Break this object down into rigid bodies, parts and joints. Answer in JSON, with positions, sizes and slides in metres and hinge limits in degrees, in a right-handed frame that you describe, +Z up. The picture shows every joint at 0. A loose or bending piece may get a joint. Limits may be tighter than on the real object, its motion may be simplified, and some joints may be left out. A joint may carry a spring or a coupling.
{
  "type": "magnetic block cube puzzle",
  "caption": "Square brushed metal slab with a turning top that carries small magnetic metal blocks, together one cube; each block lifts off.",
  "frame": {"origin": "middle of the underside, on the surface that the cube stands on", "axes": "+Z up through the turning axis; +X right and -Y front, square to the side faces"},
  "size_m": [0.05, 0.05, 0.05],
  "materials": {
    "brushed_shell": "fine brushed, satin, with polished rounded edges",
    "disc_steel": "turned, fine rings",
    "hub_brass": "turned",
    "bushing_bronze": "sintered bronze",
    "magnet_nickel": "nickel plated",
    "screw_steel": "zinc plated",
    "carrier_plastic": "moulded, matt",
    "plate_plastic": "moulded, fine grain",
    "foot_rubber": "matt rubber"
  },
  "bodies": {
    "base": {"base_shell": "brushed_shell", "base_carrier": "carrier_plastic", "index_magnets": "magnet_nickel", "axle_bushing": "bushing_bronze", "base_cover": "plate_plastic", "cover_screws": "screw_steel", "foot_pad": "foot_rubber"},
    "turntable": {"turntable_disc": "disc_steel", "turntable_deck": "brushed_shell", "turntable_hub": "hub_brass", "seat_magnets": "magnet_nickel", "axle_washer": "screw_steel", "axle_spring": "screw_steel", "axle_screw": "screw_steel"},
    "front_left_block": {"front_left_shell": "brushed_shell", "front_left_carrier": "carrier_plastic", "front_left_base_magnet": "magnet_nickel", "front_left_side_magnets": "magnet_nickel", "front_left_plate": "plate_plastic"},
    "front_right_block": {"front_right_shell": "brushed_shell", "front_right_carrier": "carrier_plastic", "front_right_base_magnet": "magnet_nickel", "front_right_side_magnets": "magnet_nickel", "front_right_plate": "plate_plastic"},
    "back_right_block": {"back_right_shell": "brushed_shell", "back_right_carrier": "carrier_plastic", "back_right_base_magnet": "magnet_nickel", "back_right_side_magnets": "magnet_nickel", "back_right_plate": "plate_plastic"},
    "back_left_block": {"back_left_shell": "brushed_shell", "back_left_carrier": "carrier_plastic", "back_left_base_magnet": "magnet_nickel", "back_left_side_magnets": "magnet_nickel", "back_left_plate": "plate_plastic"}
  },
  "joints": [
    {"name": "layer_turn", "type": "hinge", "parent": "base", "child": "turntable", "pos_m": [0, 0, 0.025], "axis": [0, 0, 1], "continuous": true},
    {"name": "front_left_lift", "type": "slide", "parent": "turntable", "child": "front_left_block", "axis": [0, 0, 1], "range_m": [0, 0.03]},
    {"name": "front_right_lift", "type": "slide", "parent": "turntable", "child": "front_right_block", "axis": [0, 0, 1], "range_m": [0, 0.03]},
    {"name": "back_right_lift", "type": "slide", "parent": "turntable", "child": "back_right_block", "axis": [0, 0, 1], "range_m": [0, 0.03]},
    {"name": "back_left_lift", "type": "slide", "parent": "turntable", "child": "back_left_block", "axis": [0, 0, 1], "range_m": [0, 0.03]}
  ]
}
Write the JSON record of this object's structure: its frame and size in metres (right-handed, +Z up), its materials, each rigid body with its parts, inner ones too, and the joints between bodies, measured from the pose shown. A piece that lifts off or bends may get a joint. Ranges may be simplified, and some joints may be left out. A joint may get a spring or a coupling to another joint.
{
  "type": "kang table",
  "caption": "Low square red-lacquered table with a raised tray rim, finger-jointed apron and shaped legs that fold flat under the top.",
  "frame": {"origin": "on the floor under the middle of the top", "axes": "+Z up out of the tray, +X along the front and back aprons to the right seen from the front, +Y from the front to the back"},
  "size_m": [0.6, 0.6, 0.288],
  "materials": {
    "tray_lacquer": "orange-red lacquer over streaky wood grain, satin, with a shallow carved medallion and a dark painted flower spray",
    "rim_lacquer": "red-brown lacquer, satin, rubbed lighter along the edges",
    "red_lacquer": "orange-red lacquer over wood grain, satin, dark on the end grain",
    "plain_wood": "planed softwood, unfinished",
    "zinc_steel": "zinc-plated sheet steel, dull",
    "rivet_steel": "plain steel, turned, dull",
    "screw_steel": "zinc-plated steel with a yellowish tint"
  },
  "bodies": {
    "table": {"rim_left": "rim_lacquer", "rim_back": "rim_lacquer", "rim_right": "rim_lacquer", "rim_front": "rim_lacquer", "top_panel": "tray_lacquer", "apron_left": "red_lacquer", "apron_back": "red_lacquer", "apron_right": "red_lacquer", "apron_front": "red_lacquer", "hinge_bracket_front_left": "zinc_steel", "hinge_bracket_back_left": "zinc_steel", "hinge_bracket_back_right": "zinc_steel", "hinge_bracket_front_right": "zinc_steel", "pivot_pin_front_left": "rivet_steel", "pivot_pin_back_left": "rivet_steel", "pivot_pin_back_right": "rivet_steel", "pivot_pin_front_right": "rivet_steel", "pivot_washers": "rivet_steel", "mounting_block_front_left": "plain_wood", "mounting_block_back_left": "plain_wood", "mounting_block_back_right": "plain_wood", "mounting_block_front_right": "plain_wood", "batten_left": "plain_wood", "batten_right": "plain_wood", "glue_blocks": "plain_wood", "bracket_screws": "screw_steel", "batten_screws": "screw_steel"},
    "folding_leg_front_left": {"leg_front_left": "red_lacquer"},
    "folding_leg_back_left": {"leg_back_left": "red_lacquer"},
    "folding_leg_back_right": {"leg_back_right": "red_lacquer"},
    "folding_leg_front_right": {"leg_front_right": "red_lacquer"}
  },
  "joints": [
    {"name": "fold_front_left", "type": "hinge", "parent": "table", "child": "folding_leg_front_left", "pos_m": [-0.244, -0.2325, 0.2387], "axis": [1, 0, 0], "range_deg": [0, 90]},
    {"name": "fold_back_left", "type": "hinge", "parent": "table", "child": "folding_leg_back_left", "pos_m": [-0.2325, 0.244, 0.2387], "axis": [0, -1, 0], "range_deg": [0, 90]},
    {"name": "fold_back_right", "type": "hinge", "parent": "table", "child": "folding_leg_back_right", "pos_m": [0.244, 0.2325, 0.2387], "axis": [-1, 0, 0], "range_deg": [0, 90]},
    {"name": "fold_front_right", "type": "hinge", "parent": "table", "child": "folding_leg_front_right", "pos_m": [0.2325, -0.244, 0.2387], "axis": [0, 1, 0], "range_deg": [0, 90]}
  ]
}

____

## What to do
Return the full listing, character for character.

## Answer to the task
Break this object down into rigid bodies, parts and joints. Answer in JSON, with positions, sizes and slides in metres and hinge limits in degrees, in a right-handed frame that you describe, +Z up. The picture shows every joint at 0. A loose or bending piece may get a joint. Limits may be tighter than on the real object, its motion may be simplified, and some joints may be left out. A joint may carry a spring or a coupling.
{
  "type": "magnetic block cube puzzle",
  "caption": "Square brushed metal slab with a turning top that carries small magnetic metal blocks, together one cube; each block lifts off.",
  "frame": {"origin": "middle of the underside, on the surface that the cube stands on", "axes": "+Z up through the turning axis; +X right and -Y front, square to the side faces"},
  "size_m": [0.05, 0.05, 0.05],
  "materials": {
    "brushed_shell": "fine brushed, satin, with polished rounded edges",
    "disc_steel": "turned, fine rings",
    "hub_brass": "turned",
    "bushing_bronze": "sintered bronze",
    "magnet_nickel": "nickel plated",
    "screw_steel": "zinc plated",
    "carrier_plastic": "moulded, matt",
    "plate_plastic": "moulded, fine grain",
    "foot_rubber": "matt rubber"
  },
  "bodies": {
    "base": {"base_shell": "brushed_shell", "base_carrier": "carrier_plastic", "index_magnets": "magnet_nickel", "axle_bushing": "bushing_bronze", "base_cover": "plate_plastic", "cover_screws": "screw_steel", "foot_pad": "foot_rubber"},
    "turntable": {"turntable_disc": "disc_steel", "turntable_deck": "brushed_shell", "turntable_hub": "hub_brass", "seat_magnets": "magnet_nickel", "axle_washer": "screw_steel", "axle_spring": "screw_steel", "axle_screw": "screw_steel"},
    "front_left_block": {"front_left_shell": "brushed_shell", "front_left_carrier": "carrier_plastic", "front_left_base_magnet": "magnet_nickel", "front_left_side_magnets": "magnet_nickel", "front_left_plate": "plate_plastic"},
    "front_right_block": {"front_right_shell": "brushed_shell", "front_right_carrier": "carrier_plastic", "front_right_base_magnet": "magnet_nickel", "front_right_side_magnets": "magnet_nickel", "front_right_plate": "plate_plastic"},
    "back_right_block": {"back_right_shell": "brushed_shell", "back_right_carrier": "carrier_plastic", "back_right_base_magnet": "magnet_nickel", "back_right_side_magnets": "magnet_nickel", "back_right_plate": "plate_plastic"},
    "back_left_block": {"back_left_shell": "brushed_shell", "back_left_carrier": "carrier_plastic", "back_left_base_magnet": "magnet_nickel", "back_left_side_magnets": "magnet_nickel", "back_left_plate": "plate_plastic"}
  },
  "joints": [
    {"name": "layer_turn", "type": "hinge", "parent": "base", "child": "turntable", "pos_m": [0, 0, 0.025], "axis": [0, 0, 1], "continuous": true},
    {"name": "front_left_lift", "type": "slide", "parent": "turntable", "child": "front_left_block", "axis": [0, 0, 1], "range_m": [0, 0.03]},
    {"name": "front_right_lift", "type": "slide", "parent": "turntable", "child": "front_right_block", "axis": [0, 0, 1], "range_m": [0, 0.03]},
    {"name": "back_right_lift", "type": "slide", "parent": "turntable", "child": "back_right_block", "axis": [0, 0, 1], "range_m": [0, 0.03]},
    {"name": "back_left_lift", "type": "slide", "parent": "turntable", "child": "back_left_block", "axis": [0, 0, 1], "range_m": [0, 0.03]}
  ]
}
Write the JSON record of this object's structure: its frame and size in metres (right-handed, +Z up), its materials, each rigid body with its parts, inner ones too, and the joints between bodies, measured from the pose shown. A piece that lifts off or bends may get a joint. Ranges may be simplified, and some joints may be left out. A joint may get a spring or a coupling to another joint.
{
  "type": "kang table",
  "caption": "Low square red-lacquered table with a raised tray rim, finger-jointed apron and shaped legs that fold flat under the top.",
  "frame": {"origin": "on the floor under the middle of the top", "axes": "+Z up out of the tray, +X along the front and back aprons to the right seen from the front, +Y from the front to the back"},
  "size_m": [0.6, 0.6, 0.288],
  "materials": {
    "tray_lacquer": "orange-red lacquer over streaky wood grain, satin, with a shallow carved medallion and a dark painted flower spray",
    "rim_lacquer": "red-brown lacquer, satin, rubbed lighter along the edges",
    "red_lacquer": "orange-red lacquer over wood grain, satin, dark on the end grain",
    "plain_wood": "planed softwood, unfinished",
    "zinc_steel": "zinc-plated sheet steel, dull",
    "rivet_steel": "plain steel, turned, dull",
    "screw_steel": "zinc-plated steel with a yellowish tint"
  },
  "bodies": {
    "table": {"rim_left": "rim_lacquer", "rim_back": "rim_lacquer", "rim_right": "rim_lacquer", "rim_front": "rim_lacquer", "top_panel": "tray_lacquer", "apron_left": "red_lacquer", "apron_back": "red_lacquer", "apron_right": "red_lacquer", "apron_front": "red_lacquer", "hinge_bracket_front_left": "zinc_steel", "hinge_bracket_back_left": "zinc_steel", "hinge_bracket_back_right": "zinc_steel", "hinge_bracket_front_right": "zinc_steel", "pivot_pin_front_left": "rivet_steel", "pivot_pin_back_left": "rivet_steel", "pivot_pin_back_right": "rivet_steel", "pivot_pin_front_right": "rivet_steel", "pivot_washers": "rivet_steel", "mounting_block_front_left": "plain_wood", "mounting_block_back_left": "plain_wood", "mounting_block_back_right": "plain_wood", "mounting_block_front_right": "plain_wood", "batten_left": "plain_wood", "batten_right": "plain_wood", "glue_blocks": "plain_wood", "bracket_screws": "screw_steel", "batten_screws": "screw_steel"},
    "folding_leg_front_left": {"leg_front_left": "red_lacquer"},
    "folding_leg_back_left": {"leg_back_left": "red_lacquer"},
    "folding_leg_back_right": {"leg_back_right": "red_lacquer"},
    "folding_leg_front_right": {"leg_front_right": "red_lacquer"}
  },
  "joints": [
    {"name": "fold_front_left", "type": "hinge", "parent": "table", "child": "folding_leg_front_left", "pos_m": [-0.244, -0.2325, 0.2387], "axis": [1, 0, 0], "range_deg": [0, 90]},
    {"name": "fold_back_left", "type": "hinge", "parent": "table", "child": "folding_leg_back_left", "pos_m": [-0.2325, 0.244, 0.2387], "axis": [0, -1, 0], "range_deg": [0, 90]},
    {"name": "fold_back_right", "type": "hinge", "parent": "table", "child": "folding_leg_back_right", "pos_m": [0.244, 0.2325, 0.2387], "axis": [-1, 0, 0], "range_deg": [0, 90]},
    {"name": "fold_front_right", "type": "hinge", "parent": "table", "child": "folding_leg_front_right", "pos_m": [0.2325, -0.244, 0.2387], "axis": [0, 1, 0], "range_deg": [0, 90]}
  ]
}